> [Exercise instructions]: Among the lines of data below, reproduce only those from the one with "Model this object" through the one with "cup_ground = 0.5", exactly as they stand, both ends included.

> [Data supplied]:
********

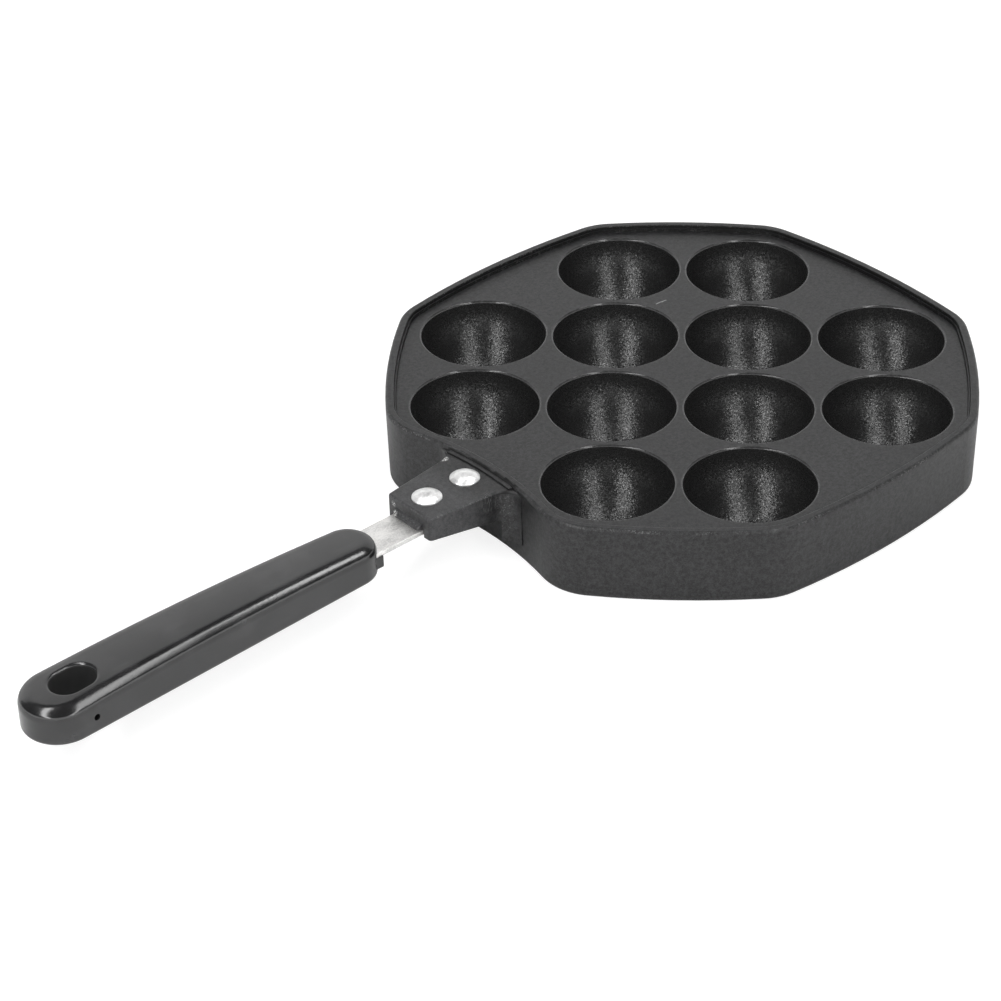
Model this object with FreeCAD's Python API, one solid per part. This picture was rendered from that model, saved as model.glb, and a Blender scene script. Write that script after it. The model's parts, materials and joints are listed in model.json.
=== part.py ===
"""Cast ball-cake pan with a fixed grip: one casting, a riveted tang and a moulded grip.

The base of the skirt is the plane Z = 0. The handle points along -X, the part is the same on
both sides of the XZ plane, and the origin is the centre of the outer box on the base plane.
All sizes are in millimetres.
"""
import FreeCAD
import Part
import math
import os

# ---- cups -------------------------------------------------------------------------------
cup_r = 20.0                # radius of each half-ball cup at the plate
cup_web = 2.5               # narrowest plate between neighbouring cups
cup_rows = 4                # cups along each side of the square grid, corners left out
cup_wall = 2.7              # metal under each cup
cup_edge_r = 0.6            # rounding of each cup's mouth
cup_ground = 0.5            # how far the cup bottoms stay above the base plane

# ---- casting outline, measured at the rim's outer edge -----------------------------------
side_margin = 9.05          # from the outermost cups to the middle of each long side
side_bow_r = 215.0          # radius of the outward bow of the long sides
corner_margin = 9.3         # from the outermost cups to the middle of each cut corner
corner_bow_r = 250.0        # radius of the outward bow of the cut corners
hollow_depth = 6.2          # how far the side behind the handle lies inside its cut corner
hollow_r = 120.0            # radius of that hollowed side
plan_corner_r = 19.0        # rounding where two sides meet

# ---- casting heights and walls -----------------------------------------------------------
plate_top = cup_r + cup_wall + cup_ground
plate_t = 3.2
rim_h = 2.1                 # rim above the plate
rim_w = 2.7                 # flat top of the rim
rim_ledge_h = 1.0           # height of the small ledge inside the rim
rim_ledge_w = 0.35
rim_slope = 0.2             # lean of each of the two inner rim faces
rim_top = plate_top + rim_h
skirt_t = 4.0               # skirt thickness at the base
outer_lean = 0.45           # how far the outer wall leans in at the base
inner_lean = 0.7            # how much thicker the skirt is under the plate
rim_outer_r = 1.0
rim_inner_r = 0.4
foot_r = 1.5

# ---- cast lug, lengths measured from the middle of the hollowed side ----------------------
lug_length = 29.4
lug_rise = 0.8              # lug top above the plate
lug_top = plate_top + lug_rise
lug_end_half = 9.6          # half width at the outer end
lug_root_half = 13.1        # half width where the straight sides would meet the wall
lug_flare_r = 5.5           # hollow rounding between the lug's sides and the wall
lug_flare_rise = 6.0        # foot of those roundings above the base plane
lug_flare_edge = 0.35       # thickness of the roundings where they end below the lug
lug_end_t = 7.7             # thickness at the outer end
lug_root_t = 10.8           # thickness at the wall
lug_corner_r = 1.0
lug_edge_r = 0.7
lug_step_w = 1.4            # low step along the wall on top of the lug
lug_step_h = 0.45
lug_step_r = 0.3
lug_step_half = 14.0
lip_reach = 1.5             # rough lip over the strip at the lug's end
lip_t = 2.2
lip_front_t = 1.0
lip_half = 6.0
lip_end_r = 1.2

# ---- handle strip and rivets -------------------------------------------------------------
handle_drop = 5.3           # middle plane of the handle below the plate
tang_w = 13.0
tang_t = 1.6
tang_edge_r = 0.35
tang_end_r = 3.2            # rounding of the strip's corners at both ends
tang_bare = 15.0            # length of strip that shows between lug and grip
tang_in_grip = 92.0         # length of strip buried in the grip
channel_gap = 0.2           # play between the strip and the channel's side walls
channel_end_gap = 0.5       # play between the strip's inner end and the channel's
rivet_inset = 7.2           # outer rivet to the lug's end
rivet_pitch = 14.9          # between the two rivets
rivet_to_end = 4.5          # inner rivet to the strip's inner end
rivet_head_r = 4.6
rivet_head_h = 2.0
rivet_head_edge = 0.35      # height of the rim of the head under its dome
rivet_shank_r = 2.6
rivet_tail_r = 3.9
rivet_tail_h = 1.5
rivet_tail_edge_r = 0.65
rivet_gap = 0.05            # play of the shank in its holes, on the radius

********

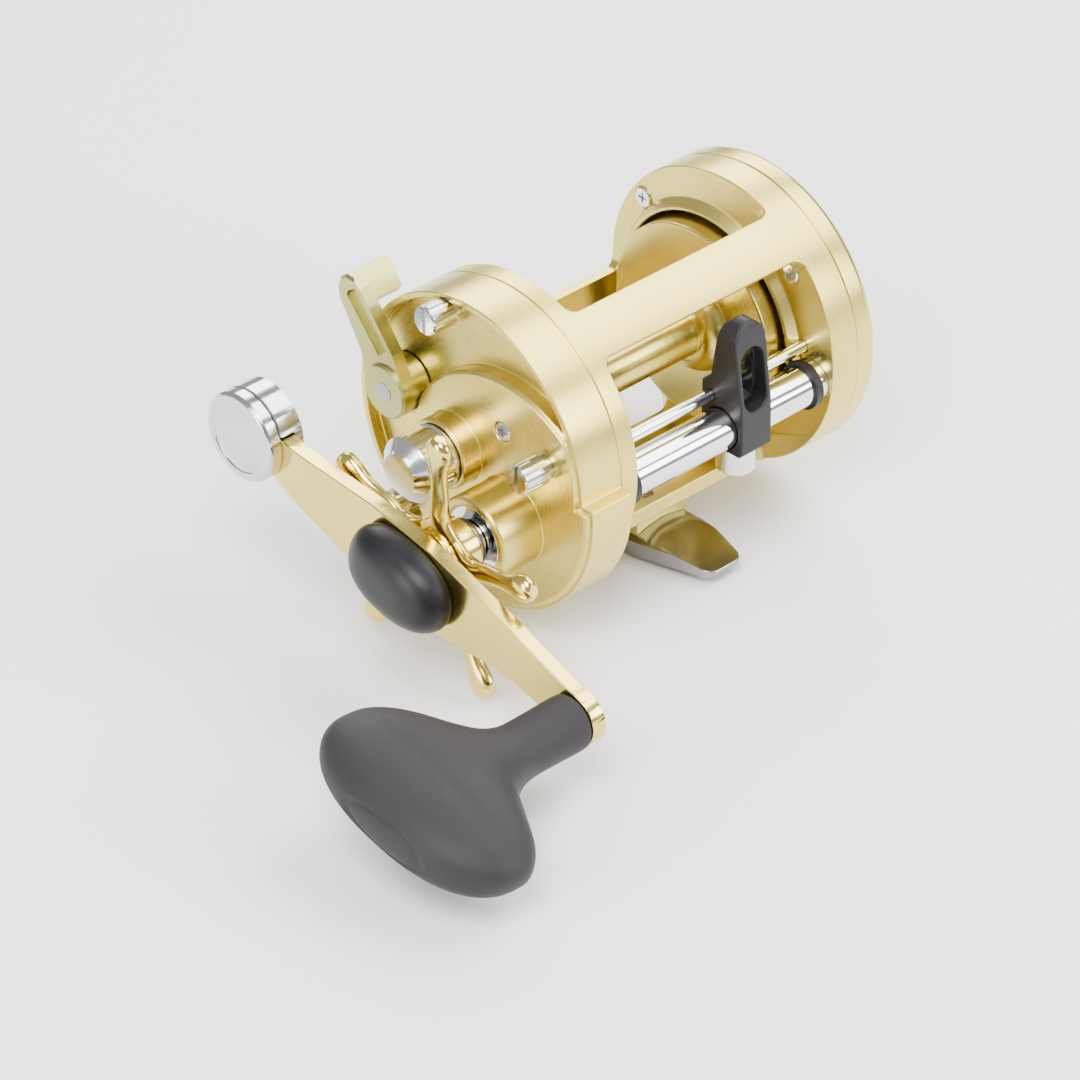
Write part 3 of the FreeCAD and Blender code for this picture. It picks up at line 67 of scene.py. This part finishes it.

********

> [Finished answer]:
Model this object with FreeCAD's Python API, one solid per part. This picture was rendered from that model, saved as model.glb, and a Blender scene script. Write that script after it. The model's parts, materials and joints are listed in model.json.
=== part.py ===
"""Cast ball-cake pan with a fixed grip: one casting, a riveted tang and a moulded grip.

The base of the skirt is the plane Z = 0. The handle points along -X, the part is the same on
both sides of the XZ plane, and the origin is the centre of the outer box on the base plane.
All sizes are in millimetres.
"""
import FreeCAD
import Part
import math
import os

# ---- cups -------------------------------------------------------------------------------
cup_r = 20.0                # radius of each half-ball cup at the plate
cup_web = 2.5               # narrowest plate between neighbouring cups
cup_rows = 4                # cups along each side of the square grid, corners left out
cup_wall = 2.7              # metal under each cup
cup_edge_r = 0.6            # rounding of each cup's mouth
cup_ground = 0.5            # how far the cup bottoms stay above the base plane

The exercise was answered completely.